Transcribe only the lines of the listing below from the one holding "obj.parent = None" through the one holding "self.tree.nodes.clear()", inclusive, without any change.

## SUPPLIED RECORDS
** Start **

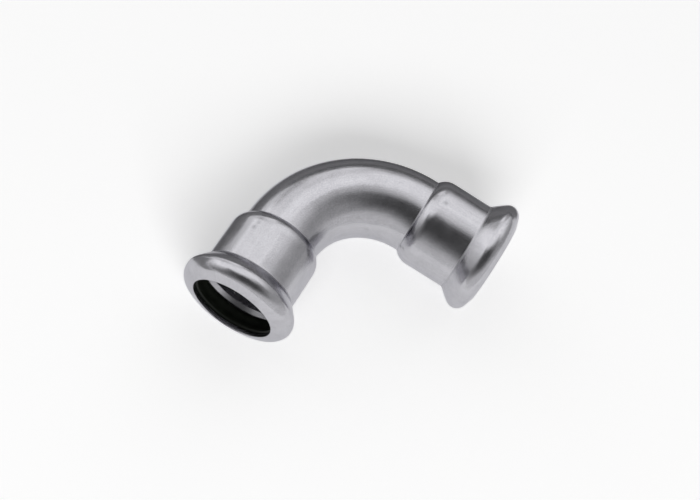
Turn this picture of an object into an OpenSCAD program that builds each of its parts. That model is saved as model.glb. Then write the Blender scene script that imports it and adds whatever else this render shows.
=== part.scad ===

** End **
** Start **

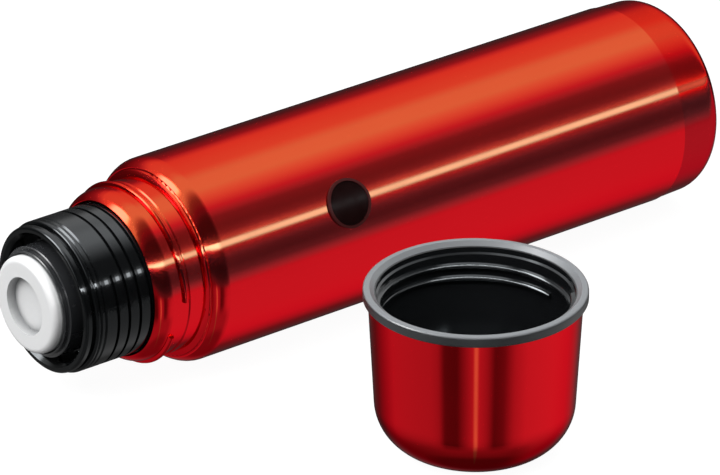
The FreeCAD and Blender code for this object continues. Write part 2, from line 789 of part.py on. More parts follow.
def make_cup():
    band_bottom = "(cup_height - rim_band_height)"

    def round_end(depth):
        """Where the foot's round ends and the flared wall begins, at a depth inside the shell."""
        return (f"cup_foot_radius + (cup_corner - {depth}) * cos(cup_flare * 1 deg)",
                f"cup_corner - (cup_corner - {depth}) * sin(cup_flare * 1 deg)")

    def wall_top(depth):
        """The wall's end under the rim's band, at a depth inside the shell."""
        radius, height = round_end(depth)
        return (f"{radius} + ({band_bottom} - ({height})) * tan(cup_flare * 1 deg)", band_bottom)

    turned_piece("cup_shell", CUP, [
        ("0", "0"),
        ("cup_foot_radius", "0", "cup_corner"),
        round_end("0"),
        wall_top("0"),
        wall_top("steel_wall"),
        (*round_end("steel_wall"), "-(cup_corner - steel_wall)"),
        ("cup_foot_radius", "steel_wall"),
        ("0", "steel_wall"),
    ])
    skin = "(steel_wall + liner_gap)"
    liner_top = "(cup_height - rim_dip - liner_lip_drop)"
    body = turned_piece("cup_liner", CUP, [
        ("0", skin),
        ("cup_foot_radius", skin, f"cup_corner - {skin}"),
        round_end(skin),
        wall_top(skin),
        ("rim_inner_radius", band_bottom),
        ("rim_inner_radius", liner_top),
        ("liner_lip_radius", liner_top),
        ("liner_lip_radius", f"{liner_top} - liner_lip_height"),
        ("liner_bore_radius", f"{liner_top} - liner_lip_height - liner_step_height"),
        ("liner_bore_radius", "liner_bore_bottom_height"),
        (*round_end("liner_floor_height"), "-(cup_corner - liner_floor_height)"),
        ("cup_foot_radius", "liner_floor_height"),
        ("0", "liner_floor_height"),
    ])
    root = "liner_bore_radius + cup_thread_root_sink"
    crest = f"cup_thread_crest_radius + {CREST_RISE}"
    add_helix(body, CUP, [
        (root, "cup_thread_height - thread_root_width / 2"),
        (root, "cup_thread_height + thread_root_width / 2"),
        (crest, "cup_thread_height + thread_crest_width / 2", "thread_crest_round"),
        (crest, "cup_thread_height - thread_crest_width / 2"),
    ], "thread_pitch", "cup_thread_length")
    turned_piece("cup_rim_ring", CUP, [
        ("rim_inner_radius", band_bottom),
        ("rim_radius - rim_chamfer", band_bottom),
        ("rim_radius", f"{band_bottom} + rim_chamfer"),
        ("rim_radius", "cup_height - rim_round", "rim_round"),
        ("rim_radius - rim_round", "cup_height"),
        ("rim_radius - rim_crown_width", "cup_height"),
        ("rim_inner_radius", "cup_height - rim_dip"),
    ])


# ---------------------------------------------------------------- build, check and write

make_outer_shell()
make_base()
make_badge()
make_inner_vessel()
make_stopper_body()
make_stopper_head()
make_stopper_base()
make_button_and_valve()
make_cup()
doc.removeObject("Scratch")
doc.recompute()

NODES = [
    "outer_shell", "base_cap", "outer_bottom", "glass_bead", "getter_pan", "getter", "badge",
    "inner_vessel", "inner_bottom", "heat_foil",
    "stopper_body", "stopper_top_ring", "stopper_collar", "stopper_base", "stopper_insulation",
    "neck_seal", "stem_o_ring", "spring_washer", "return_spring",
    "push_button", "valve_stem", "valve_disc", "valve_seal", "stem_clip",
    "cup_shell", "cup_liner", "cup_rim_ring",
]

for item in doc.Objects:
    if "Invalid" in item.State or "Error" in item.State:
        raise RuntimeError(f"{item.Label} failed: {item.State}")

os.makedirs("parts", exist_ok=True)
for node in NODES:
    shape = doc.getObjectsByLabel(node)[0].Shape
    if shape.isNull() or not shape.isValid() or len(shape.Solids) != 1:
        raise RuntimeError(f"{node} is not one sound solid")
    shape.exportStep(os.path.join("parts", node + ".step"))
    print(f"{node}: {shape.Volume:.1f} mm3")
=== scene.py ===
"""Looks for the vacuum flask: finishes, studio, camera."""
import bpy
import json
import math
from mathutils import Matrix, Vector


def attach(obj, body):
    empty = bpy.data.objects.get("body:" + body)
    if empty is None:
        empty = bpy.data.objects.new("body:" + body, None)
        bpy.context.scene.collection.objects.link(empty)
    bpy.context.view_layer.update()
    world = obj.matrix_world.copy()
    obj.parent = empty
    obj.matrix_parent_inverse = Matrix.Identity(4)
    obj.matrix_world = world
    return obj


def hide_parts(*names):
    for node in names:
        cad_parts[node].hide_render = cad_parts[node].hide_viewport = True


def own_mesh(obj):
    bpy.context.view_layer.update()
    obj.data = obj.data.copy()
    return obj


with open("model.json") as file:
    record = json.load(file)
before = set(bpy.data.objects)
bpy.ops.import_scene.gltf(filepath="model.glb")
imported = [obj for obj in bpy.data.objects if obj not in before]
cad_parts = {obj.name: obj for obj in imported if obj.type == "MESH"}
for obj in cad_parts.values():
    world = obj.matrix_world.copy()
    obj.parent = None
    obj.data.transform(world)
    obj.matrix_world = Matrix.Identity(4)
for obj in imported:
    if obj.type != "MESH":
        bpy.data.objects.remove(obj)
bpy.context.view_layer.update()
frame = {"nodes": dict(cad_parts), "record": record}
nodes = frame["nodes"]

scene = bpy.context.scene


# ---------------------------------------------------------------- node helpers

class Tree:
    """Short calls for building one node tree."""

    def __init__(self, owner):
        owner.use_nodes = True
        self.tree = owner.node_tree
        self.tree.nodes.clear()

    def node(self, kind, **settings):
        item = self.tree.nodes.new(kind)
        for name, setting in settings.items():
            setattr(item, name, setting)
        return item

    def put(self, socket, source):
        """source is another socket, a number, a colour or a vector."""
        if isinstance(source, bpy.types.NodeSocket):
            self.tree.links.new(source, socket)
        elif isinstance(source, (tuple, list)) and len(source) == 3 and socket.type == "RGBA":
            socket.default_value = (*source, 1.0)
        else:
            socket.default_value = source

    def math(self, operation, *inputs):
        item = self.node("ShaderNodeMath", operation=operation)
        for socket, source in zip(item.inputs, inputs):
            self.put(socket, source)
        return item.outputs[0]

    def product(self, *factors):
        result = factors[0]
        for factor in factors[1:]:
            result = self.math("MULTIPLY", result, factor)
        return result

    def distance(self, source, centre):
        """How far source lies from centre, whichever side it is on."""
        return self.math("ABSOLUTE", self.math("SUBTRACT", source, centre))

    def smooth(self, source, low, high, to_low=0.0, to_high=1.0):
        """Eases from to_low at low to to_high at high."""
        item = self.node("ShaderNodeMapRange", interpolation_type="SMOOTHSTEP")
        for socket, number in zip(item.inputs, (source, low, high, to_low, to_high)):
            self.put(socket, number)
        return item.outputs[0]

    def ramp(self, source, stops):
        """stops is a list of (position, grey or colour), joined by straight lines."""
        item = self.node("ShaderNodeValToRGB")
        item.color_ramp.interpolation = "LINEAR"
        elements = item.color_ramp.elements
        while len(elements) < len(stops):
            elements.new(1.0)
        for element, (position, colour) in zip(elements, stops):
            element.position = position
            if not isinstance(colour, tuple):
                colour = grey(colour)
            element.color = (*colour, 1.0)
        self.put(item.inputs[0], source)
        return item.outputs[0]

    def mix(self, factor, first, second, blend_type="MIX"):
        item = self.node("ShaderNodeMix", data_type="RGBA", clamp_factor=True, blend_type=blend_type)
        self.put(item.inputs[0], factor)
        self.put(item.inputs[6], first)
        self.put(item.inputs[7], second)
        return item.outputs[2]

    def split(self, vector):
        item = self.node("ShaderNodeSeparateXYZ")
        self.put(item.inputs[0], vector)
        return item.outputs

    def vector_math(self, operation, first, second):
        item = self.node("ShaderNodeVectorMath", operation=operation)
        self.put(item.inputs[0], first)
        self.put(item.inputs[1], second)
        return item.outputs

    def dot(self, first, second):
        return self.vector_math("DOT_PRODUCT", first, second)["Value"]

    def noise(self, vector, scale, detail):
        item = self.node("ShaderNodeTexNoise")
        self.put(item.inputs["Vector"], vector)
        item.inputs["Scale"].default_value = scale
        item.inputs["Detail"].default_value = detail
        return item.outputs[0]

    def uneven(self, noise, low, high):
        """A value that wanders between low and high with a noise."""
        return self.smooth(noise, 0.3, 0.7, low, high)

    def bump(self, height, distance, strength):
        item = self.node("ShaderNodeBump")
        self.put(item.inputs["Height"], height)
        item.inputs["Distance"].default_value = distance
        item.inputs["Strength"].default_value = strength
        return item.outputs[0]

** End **

## SOLUTION TO THIS PROBLEM
    obj.parent = None
    obj.data.transform(world)
    obj.matrix_world = Matrix.Identity(4)
for obj in imported:
    if obj.type != "MESH":
        bpy.data.objects.remove(obj)
bpy.context.view_layer.update()
frame = {"nodes": dict(cad_parts), "record": record}
nodes = frame["nodes"]

scene = bpy.context.scene


# ---------------------------------------------------------------- node helpers

class Tree:
    """Short calls for building one node tree."""

    def __init__(self, owner):
        owner.use_nodes = True
        self.tree = owner.node_tree
        self.tree.nodes.clear()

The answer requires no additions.